Material shown:
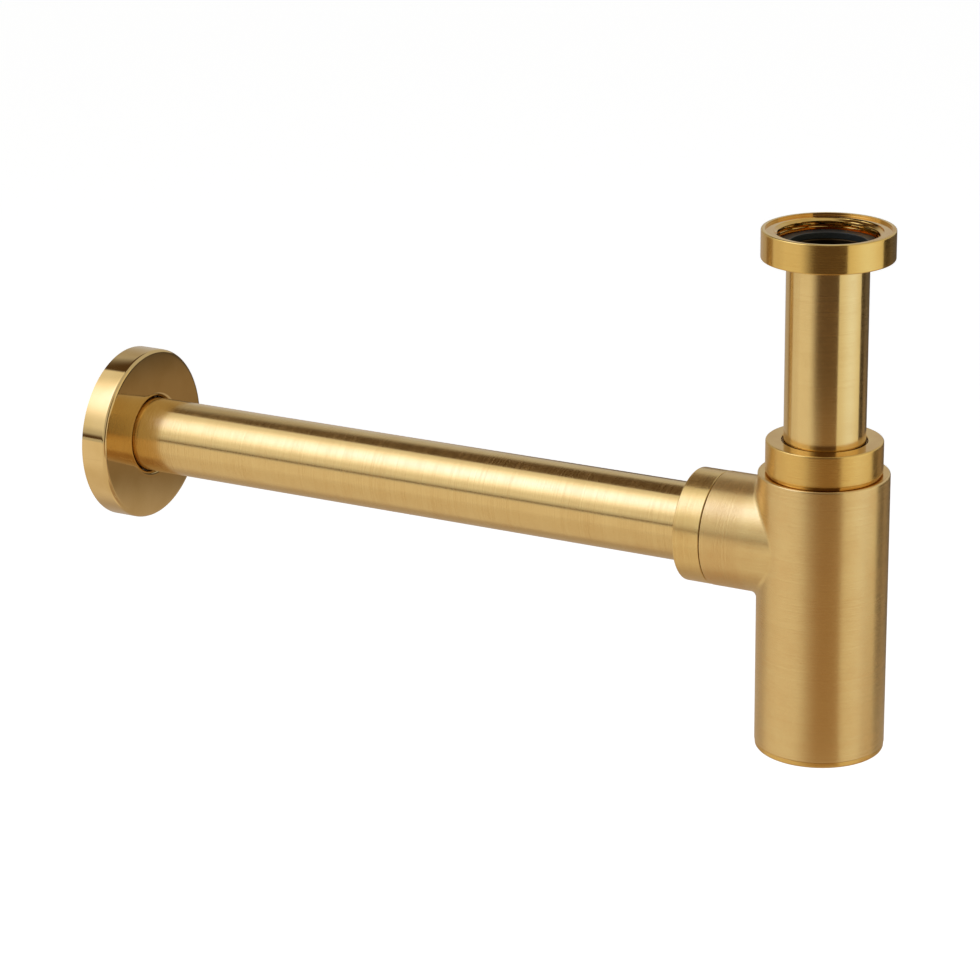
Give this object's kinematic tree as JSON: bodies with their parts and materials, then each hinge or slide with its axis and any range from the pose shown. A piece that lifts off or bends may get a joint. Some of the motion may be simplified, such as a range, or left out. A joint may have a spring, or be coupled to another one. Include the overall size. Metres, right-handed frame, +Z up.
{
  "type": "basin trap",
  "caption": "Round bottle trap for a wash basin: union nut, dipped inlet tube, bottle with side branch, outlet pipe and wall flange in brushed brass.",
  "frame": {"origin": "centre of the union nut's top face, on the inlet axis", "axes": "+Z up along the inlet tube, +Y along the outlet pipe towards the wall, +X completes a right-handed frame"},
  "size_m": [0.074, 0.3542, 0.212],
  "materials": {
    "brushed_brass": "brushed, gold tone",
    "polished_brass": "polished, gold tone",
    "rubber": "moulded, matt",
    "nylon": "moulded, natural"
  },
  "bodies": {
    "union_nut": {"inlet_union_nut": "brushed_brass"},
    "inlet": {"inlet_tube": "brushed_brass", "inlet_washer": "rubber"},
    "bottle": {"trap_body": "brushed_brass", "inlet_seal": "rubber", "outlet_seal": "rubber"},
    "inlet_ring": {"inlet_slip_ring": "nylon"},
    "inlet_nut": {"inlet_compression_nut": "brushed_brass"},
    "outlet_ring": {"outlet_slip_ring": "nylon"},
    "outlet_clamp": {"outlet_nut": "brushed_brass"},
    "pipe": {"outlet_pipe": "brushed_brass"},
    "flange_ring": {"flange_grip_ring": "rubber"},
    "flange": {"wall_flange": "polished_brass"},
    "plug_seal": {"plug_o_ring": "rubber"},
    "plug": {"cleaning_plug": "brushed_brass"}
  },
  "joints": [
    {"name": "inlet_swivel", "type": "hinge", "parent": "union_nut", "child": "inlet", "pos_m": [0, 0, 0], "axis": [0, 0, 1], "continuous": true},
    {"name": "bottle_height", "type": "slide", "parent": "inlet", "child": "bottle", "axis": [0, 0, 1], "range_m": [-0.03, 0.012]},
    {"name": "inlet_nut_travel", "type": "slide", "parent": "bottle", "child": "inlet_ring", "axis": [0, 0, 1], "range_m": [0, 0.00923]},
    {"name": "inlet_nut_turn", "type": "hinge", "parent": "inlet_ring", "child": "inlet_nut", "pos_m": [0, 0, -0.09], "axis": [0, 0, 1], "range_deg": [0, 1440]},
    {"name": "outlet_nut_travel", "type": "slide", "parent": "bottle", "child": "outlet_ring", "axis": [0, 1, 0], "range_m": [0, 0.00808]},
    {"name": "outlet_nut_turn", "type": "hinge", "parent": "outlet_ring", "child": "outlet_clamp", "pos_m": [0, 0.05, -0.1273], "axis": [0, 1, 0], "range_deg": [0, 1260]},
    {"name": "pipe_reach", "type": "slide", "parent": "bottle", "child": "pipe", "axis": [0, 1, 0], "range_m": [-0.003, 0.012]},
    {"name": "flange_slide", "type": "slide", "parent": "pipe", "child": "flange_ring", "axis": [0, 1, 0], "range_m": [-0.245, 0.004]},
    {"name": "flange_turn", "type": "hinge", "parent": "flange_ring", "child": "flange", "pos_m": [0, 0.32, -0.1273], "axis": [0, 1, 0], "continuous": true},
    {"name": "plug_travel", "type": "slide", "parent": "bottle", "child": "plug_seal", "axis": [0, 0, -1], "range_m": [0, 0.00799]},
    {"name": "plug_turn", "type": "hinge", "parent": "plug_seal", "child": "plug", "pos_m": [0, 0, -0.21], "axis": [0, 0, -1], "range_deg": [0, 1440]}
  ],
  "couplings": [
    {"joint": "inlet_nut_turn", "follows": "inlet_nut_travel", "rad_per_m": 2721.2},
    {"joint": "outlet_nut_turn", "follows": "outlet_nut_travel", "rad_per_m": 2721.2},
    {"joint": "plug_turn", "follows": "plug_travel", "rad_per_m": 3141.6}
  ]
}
* * *
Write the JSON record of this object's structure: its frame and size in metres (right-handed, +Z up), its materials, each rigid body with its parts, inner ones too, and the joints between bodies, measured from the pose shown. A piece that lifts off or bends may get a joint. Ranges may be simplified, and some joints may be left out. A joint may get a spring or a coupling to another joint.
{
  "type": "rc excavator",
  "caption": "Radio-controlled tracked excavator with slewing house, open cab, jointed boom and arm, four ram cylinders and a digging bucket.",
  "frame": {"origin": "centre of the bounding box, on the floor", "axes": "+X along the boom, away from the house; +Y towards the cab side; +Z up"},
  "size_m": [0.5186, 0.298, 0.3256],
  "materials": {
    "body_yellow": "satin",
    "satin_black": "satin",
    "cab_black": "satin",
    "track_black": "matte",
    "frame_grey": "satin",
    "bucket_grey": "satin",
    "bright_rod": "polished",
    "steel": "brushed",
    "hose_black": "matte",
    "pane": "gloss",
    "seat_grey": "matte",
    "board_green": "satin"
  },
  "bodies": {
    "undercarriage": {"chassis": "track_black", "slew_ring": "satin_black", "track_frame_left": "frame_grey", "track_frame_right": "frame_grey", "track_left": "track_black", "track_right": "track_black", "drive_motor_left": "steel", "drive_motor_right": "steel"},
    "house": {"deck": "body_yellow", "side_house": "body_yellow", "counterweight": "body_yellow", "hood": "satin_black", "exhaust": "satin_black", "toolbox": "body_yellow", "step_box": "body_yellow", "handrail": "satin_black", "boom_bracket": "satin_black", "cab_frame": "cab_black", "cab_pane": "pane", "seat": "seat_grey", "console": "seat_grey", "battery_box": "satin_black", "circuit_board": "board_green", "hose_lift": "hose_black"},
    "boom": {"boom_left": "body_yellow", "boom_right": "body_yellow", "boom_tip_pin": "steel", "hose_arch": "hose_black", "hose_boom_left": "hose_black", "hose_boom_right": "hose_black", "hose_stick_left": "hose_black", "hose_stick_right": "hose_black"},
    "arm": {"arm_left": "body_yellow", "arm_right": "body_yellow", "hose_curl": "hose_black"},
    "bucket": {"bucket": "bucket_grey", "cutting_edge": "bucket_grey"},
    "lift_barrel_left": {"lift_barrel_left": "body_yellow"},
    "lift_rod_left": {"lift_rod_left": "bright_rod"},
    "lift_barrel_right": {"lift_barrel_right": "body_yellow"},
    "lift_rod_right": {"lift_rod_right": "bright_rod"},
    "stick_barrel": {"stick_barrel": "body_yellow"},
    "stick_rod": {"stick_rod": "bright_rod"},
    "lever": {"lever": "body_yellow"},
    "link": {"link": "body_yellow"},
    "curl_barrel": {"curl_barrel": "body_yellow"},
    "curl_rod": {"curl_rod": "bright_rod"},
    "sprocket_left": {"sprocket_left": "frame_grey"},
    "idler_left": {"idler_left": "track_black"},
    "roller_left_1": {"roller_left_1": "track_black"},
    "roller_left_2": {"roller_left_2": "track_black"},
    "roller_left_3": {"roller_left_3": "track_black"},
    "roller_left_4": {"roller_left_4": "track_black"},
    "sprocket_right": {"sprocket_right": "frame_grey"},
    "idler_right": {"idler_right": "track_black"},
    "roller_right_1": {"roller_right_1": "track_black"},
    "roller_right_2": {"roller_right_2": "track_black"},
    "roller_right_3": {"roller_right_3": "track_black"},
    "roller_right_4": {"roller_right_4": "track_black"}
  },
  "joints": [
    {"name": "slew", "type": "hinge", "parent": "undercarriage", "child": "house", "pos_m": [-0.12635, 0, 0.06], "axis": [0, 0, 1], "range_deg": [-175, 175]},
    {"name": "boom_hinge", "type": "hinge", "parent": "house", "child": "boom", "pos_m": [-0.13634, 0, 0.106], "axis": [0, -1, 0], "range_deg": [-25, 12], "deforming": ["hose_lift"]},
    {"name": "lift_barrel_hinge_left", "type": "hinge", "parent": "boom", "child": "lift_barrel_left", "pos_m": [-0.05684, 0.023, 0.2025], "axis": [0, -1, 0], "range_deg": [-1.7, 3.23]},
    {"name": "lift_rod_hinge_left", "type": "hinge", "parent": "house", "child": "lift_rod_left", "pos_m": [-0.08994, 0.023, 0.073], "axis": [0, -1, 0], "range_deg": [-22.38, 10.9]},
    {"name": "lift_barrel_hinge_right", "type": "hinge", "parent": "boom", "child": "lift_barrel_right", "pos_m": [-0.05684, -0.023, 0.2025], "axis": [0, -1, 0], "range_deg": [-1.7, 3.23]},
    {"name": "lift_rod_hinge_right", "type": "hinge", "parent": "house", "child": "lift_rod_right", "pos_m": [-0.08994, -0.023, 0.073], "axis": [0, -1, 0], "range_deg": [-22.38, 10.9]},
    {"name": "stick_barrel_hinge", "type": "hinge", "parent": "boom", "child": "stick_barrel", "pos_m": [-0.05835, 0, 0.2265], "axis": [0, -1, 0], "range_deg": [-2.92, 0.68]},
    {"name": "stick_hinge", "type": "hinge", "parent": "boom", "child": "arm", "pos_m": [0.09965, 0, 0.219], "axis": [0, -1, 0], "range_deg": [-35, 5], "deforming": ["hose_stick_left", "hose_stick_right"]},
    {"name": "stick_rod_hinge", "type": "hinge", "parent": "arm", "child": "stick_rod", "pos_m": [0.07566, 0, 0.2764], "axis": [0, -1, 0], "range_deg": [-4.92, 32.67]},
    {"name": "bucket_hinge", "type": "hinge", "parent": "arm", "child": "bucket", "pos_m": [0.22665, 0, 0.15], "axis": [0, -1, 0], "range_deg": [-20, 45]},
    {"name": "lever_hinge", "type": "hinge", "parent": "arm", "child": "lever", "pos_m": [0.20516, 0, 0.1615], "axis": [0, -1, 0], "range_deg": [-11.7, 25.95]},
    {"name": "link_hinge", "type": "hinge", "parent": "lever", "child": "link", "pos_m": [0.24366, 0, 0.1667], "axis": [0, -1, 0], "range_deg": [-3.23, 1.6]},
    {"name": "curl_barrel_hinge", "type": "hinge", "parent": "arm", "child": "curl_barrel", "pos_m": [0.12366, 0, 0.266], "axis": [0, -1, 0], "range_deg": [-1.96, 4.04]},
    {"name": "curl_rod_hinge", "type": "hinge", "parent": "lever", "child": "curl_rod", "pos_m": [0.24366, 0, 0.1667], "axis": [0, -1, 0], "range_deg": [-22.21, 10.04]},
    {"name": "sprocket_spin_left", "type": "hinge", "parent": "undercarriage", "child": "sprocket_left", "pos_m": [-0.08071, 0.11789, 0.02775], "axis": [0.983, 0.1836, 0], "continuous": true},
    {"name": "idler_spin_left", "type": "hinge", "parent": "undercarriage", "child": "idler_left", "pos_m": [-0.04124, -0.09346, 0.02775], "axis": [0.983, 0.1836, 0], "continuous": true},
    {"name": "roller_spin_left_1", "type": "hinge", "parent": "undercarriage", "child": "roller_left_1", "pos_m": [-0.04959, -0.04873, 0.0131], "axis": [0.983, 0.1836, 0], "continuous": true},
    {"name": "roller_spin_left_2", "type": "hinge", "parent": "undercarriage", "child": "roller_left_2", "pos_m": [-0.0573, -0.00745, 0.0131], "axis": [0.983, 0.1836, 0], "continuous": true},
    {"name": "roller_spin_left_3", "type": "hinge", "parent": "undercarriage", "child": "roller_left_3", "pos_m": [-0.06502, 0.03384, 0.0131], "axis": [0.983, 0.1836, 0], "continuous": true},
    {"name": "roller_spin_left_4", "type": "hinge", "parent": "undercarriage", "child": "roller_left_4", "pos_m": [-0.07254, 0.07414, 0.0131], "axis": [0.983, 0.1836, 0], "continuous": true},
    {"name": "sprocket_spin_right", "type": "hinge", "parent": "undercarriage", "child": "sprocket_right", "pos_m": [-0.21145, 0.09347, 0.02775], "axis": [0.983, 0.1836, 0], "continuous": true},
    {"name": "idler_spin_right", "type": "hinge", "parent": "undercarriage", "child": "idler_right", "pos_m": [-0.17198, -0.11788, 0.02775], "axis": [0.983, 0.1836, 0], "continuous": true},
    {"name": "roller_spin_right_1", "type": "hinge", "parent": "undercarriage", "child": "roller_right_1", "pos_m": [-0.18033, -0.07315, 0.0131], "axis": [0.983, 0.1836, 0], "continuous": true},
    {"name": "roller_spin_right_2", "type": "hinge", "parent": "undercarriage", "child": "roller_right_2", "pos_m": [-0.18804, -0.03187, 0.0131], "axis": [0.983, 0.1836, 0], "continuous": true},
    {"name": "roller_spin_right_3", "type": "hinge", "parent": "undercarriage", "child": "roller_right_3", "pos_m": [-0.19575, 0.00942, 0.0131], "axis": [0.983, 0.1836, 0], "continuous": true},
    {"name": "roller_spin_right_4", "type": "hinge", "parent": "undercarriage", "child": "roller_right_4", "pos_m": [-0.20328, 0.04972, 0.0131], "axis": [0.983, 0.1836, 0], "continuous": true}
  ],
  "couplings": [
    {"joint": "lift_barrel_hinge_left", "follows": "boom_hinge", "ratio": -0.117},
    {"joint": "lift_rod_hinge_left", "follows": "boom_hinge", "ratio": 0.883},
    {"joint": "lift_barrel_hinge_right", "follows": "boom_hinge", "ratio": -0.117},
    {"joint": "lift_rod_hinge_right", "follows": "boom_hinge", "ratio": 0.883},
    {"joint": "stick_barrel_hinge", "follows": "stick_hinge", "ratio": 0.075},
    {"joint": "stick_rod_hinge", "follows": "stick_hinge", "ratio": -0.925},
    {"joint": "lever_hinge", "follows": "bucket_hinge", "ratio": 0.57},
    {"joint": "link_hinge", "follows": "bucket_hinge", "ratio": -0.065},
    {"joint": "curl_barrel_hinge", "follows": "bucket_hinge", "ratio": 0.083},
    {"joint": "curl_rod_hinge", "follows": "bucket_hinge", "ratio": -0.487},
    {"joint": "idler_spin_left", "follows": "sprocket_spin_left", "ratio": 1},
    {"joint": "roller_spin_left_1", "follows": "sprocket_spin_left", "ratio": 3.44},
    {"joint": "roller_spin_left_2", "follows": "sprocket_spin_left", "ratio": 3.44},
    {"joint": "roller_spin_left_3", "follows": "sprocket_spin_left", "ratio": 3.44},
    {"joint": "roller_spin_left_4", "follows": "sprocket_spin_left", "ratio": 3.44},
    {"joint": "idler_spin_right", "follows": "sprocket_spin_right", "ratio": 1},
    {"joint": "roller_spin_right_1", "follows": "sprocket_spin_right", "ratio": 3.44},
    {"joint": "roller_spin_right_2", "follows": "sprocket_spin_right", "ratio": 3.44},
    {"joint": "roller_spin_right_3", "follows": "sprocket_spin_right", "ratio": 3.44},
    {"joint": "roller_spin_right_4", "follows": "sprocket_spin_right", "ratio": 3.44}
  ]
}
...
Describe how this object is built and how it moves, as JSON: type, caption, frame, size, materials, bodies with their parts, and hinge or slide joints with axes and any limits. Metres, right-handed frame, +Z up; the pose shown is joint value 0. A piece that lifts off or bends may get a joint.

The task: Only the number is wanted: how many lines in the entries above contain the string "their"?

Finished task: 2